In the most recent round of layoffs, tech and life science companies sketched out plans to eliminate 593 jobs, the new WARN notices show.

San Jose-based Velodyne Lidar, which has created and supplies a radar-like and laser-based technology called lidar, completed a merger this month with another lidar company, Ouster.

Job cuts at Velodyne were among the consequences of the merger.

Santa Clara-based Intel’s job cuts marked the third distinct round of layoffs since mid-2022 for the semiconductor titan.

With the most recent round of layoffs, tech and life science companies have decided to carry out at least 21,000 job cuts in the Bay Area, according to this news organization’s review of WARN notices and public filings with state labor officials starting in mid-2022. Some job cuts have occurred and others are upcoming.

Yet as has been the pattern for many of the layoffs over the last several months, tech companies continue to hire even amid the job cuts.

Tesla in recent days revealed that it would establish its engineering headquarters in a Palo Alto office complex in Stanford Research Park. Soon after the announcement, the electric vehicle maker urged people to join its engineering team in Silicon Valley.

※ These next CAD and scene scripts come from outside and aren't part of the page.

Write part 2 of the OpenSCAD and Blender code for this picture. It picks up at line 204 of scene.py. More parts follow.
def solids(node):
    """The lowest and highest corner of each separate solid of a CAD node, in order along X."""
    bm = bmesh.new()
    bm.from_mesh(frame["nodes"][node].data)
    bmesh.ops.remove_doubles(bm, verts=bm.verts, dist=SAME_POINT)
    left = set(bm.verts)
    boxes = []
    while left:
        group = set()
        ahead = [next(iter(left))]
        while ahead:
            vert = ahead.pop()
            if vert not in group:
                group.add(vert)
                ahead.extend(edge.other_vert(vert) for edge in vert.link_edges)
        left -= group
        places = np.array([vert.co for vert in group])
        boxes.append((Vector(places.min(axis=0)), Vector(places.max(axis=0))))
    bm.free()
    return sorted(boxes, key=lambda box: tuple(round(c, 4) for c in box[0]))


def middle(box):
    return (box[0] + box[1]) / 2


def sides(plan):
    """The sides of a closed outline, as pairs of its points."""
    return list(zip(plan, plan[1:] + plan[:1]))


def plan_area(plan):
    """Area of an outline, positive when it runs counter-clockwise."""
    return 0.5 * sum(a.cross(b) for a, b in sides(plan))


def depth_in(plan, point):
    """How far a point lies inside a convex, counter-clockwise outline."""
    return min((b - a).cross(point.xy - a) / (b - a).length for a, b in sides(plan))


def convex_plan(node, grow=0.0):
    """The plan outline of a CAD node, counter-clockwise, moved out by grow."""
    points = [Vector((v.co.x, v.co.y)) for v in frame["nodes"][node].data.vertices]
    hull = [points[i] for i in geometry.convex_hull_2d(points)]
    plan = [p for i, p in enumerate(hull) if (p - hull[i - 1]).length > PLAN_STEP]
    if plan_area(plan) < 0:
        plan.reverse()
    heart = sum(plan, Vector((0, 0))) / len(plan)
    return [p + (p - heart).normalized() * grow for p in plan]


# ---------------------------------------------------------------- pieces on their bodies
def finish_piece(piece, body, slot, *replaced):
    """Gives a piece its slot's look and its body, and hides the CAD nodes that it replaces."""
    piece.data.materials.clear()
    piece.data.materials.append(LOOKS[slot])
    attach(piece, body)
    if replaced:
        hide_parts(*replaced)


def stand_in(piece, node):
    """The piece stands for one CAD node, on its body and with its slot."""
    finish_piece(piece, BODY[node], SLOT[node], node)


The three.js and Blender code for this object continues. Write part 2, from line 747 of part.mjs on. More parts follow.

The Tesla careers page listed at least 700 job openings as of about an hour after the announcement on Feb. 22 about the designation of the new engineering hub.

New — and official — estimates regarding the status of the Bay Area’s tech industry are expected to emerge in the coming several weeks when the state EDD posts the latest employment reports for January and February, as well as updated assessments of the Bay Area job market in 2022.